MIT metalens doesn't need to move to shift focus

Cameras have been around for a very long time and have used polished glass for lenses for almost as long as they have been around. In a polished glass lens, a precise curvature allows the lens to focus light and deliver the photographer sharp images. To change focus typically requires the lens to move physically by tilting, sliding, or shifting via mechanical parts.

Those mechanical parts add complexity and bulk to microscopes and telescopes. MIT engineers have developed a new tunable metalens that can focus on objects at multiple depths without changes to its physical position or shape. The lens isn't constructed of glass. Rather it uses a transparent phase-changing material able to rearrange its atomic structure when heated.

When it rearranges its atomic structure, the way the material interacts with light changes. MIT researchers etch the material's surface with tiny and precisely patterned structures to form a metasurface to refract or reflect light in unique ways. When the properties of the material change, the optical function of the metasurface varies.
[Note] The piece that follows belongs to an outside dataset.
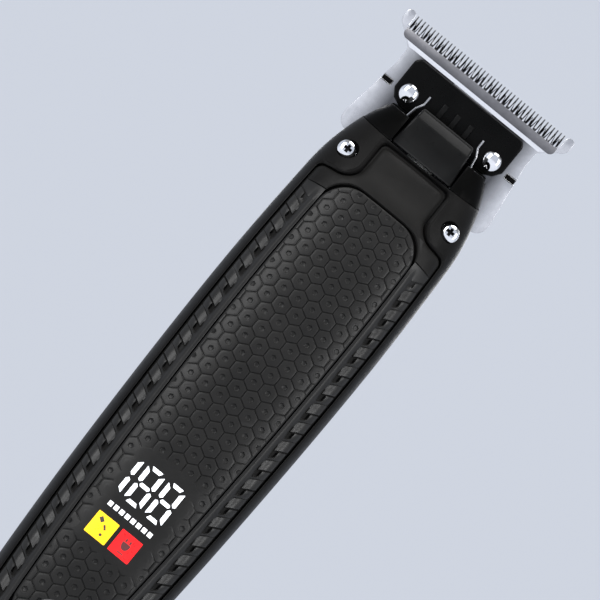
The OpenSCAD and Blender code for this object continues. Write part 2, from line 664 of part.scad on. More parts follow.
module fixed_blade() color([0.86, 0.87, 0.89]) at_blade() difference() {
  intersection() {
    slab(0, blade_t) fixed_outline();
    rotate([90, 0, 90]) translate([0, 0, -big / 2]) linear_extrude(big)
      polygon([[0, -blade_l - 1], [0, 1], [0.35, 1], [0.35, 0], [blade_t, -4.4], [blade_t, -blade_l - 1]]);
  }
  both_sides() {
    block([notch_in, 30], [-1, 5], notch_z);
    translate([guide_screw_x, 0, -12.9]) rod_y(0.9, -1, 5);
    translate([8, 0, -blade_screw_l]) {
      rod_y(shank_r + screw_gap, -1, 5);
      translate([0, blade_t - 1, 0]) rotate([-90, 0, 0])
        cylinder(r1 = shank_r + screw_gap, r2 = 2.1, h = 1 + eps);
    }
  }
}
cutter_half = blade_w / 2 - 2.1;
module moving_blade() color([0.55, 0.55, 0.57]) at_blade() {
  intersection() {
    slab(-cutter_t - blade_gap, -blade_gap) {
      teeth(cutter_pitch, cutter_half - 0.6, cutter_pitch * 0.85, 0.24, -3, -cutter_set);
      polygon([[-cutter_half, -3], [cutter_half, -3], [cutter_half, -4.1], [cutter_half - 0.8, -4.9],
        [cutter_half - 1.4, -4.9], [cutter_half - 2.6, -5.8], [-cutter_half + 2.6, -5.8],
        [-cutter_half + 1.4, -4.9], [-cutter_half + 0.8, -4.9], [-cutter_half, -4.1]]);
    }
    rotate([90, 0, 90]) translate([0, 0, -big / 2]) linear_extrude(big) polygon([[-blade_gap, 0],
      [-blade_gap - 0.25, -cutter_set], [-blade_gap - cutter_t, -3.4], [-blade_gap - cutter_t, -4.9],
      [-blade_gap - cutter_t + 0.25, -4.95], [-blade_gap - cutter_t + 0.25, -5.8], [-blade_gap, -5.8]]);
  }
  block([-tongue_half, tongue_half], [-blade_gap - 0.8, -blade_gap], [-tongue_l, -5.7]);
}
module blade_guide() color([0.05, 0.05, 0.06]) at_blade() difference() {
  union() {
    slab(-guide_t, 0) polygon(concat(
      [for (a = [0:15:90]) [guide_w / 2 - 1.6 * (1 - cos(a)), -guide_top - 1.6 * (1 - sin(a))]],
      [for (a = [90:15:180]) [-guide_w / 2 + 1.6 * (1 + cos(a)), -guide_top - 1.6 * (1 - sin(a))]],
      [[-guide_w / 2, -13.5], [-guide_w / 2 + 1.2, -15.2], [-guide_w / 2 + 3, -guide_low],
       [guide_w / 2 - 3, -guide_low], [guide_w / 2 - 1.2, -15.2], [guide_w / 2, -13.5]]));
    for (x = [-3.2, 0, 3.2]) block([x - 0.5, x + 0.5], [-guide_t - 0.35, -guide_t + 0.1], [-12.9, -10]);
  }
  block([-1, 1] * (tongue_half + throw + 0.3), [-blade_gap - 1.0, 1], [-big, -5]);
  block([-drive_half, drive_half], [-big, 1], [-big, -14.2]);
  both_sides() translate([guide_screw_x, 0, -12.9]) rod_y(0.9 + 0.1, -big, 5);
}
module guide_screws() color([0.85, 0.86, 0.88]) both_sides() at_blade() translate([guide_screw_x, 0, -12.9]) {
  rod_y(0.9, -guide_t - 0.1, blade_t);
  intersection() {
    translate([0, -guide_t + 1.7, 0]) sphere(r = 2.75);
    rod_y(2.2, -guide_t - 3, -guide_t);
  }
}
module blade_screws() color([0.8, 0.81, 0.83]) both_sides() at_blade() translate([8, 0, -blade_screw_l]) {
  rod_y(shank_r, -6, blade_t - 0.2);
  translate([0, blade_t - 0.95, 0]) rotate([-90, 0, 0]) cylinder(r1 = shank_r, r2 = 1.95, h = 0.9);
}
module comb_catches() color([0.05, 0.05, 0.05]) both_sides() at_blade()
  block([notch_in + 0.05, wing_top + 0.45], [-0.3, blade_t + 0.3], notch_z + [0.04, -0.04]);
module body_screws() color([0.85, 0.86, 0.88]) both_sides() translate([ear_x, 0, ear_z]) difference() {
  union() {
    rod_y(shank_r, ear_seat - 0.5, 3.2);
    rod_y(ear_head_r, ear_seat - 1.3, ear_seat);
  }
  for (a = [0, 90]) rotate([0, a, 0]) block([-1.15, 1.15], [ear_seat - 2, ear_seat - 0.6], [-0.35, 0.35]);
}

// ---- Leads ----
// The motor's leads run down beside the cell to the board
function lead_path(x, y0, z0, x1, z1) = [[x, y0, z0], [x, y0, z0 - 1.5], [x + 0.6 * sign(x), y0 - 0.8, z0 - 4],
  [x1, -5.9, z0 - 7.5], [x1, -6.2, z0 - 12], [x1, -6.2, (z0 + z1) / 2], [x1, -6.2, z1 + 2],
  [x1, -6.3, z1]];
module motor_leads() color([0.75, 0.1, 0.1]) both_sides()
  wire(lead_path(5.4, motor_y, motor_low - 3.3, 4.6, 56), 0.5);
module battery_leads() color([0.1, 0.1, 0.1]) both_sides() wire([[1.6, cell_y - 5.4, cell_z - 0.75],
  [1.7, cell_y - 6.8, cell_z - 1.0], [2.2, cell_y - 8.1, cell_z - 2.2], [2.6, -6.3, cell_z - 4.5],
  [2.8, -6.3, cell_z - 8]], 0.4);

front_cover();
rear_shell();
soft_grip();
grip_panel();
display_digits();
level_marks();
oil_icon();
plug_icon();
power_button();
switch_plunger();
tact_switch();
circuit_board();
display_module();
charging_socket();
socket_tongue();
battery_cell();
battery_tabs();
inner_frame();
board_screws();
motor_can();
motor_end_cap();
motor_magnets();
motor_rotor();
motor_shaft();
motor_bearings();
motor_terminals();
motor_bracket();
motor_screws();
eccentric_cam();
cam_pin();
shaft_seal();
head_frame();
spring_cover();
blade_springs();
fixed_blade();
moving_blade();
drive_follower();
blade_guide();
guide_screws();
blade_screws();
comb_catches();
body_screws();
motor_leads();
battery_leads();
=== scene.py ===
import json
from math import copysign, cos, pi, radians, sin, sqrt

import bmesh
import bpy
from mathutils import Matrix, Vector


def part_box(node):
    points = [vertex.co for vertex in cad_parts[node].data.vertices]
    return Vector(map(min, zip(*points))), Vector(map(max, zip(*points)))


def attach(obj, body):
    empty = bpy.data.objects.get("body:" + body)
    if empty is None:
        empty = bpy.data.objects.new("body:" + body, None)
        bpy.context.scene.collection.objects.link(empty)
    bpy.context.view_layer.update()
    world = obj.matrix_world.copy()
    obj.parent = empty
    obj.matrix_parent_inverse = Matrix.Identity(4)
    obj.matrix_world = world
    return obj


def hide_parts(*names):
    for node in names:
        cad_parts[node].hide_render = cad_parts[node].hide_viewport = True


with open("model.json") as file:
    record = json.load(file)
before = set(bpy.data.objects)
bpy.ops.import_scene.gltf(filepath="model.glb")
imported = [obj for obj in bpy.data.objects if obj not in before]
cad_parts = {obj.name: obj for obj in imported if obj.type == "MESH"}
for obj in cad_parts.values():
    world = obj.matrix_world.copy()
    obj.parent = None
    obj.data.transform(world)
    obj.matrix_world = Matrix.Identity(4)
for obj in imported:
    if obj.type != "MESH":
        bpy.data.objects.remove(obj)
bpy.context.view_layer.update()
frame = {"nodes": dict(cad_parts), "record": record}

# All modelling is in millimetres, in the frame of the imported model; finished meshes are in metres.
MM = 0.001
SCENE = bpy.context.scene


def box_mm(node):
    low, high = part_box(node)
    return low / MM, high / MM


# ---- Sizes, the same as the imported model's ----
OVERALL_H = 155.0
SQUARENESS = 2.6
PARTING_GAP = 0.02
WALL = 1.8
RIM_W = 2.0
STRIP_W = 4.6
CHIN_HALF = 8.0
EAR_R = 3.6
EAR_X = 12.6
EAR_Z = OVERALL_H - 32
BLADE_TILT = radians(20)
TIP_Y = -2.0
HEAD_L = 21.5
BLADE_T = 1.5
BLADE_L = 27.0
GUIDE_T = 2.6
GUIDE_LOW = 16.0
GUIDE_SCREW_X, GUIDE_SCREW_Z = 10.5, -12.9
BLADE_SCREW_X, BLADE_SCREW_Z = 8, -22.6
BLADE_GAP = 0.03
CUTTER_T = 1.1
CUTTER_SET = 1.2
PANEL_LOW, PANEL_TOP = box_mm("grip_panel")[0].z, box_mm("grip_panel")[1].z
GRIP_LOW = box_mm("soft_grip")[0].z - 0.12
GRIP_TOP = OVERALL_H - 37
CHIN_TOP = OVERALL_H - 26.4
BLADE_HALF = box_mm("fixed_blade")[1].x
CUTTER_HALF = BLADE_HALF - 2.1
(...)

In the MIT application, when the material is at room temperature, it focuses light to generate clear images of an object at a certain distance away. When the material is heated, the atomic structure changes allowing the metasurface to redirect light to focus on objects that are further away. This allows the metalens to tune its focus without requiring any bulky mechanical elements.

Currently, the MIT metalens images in the infrared band and could create optical devices like miniature heat scopes for drones, ultracompact thermal cameras for cell phones, and lower profile night-vision goggles. MIT researchers say their creation is able to achieve aberration-free imaging of overlapping objects positioned at different depths rivaling traditional and more bulky optical systems.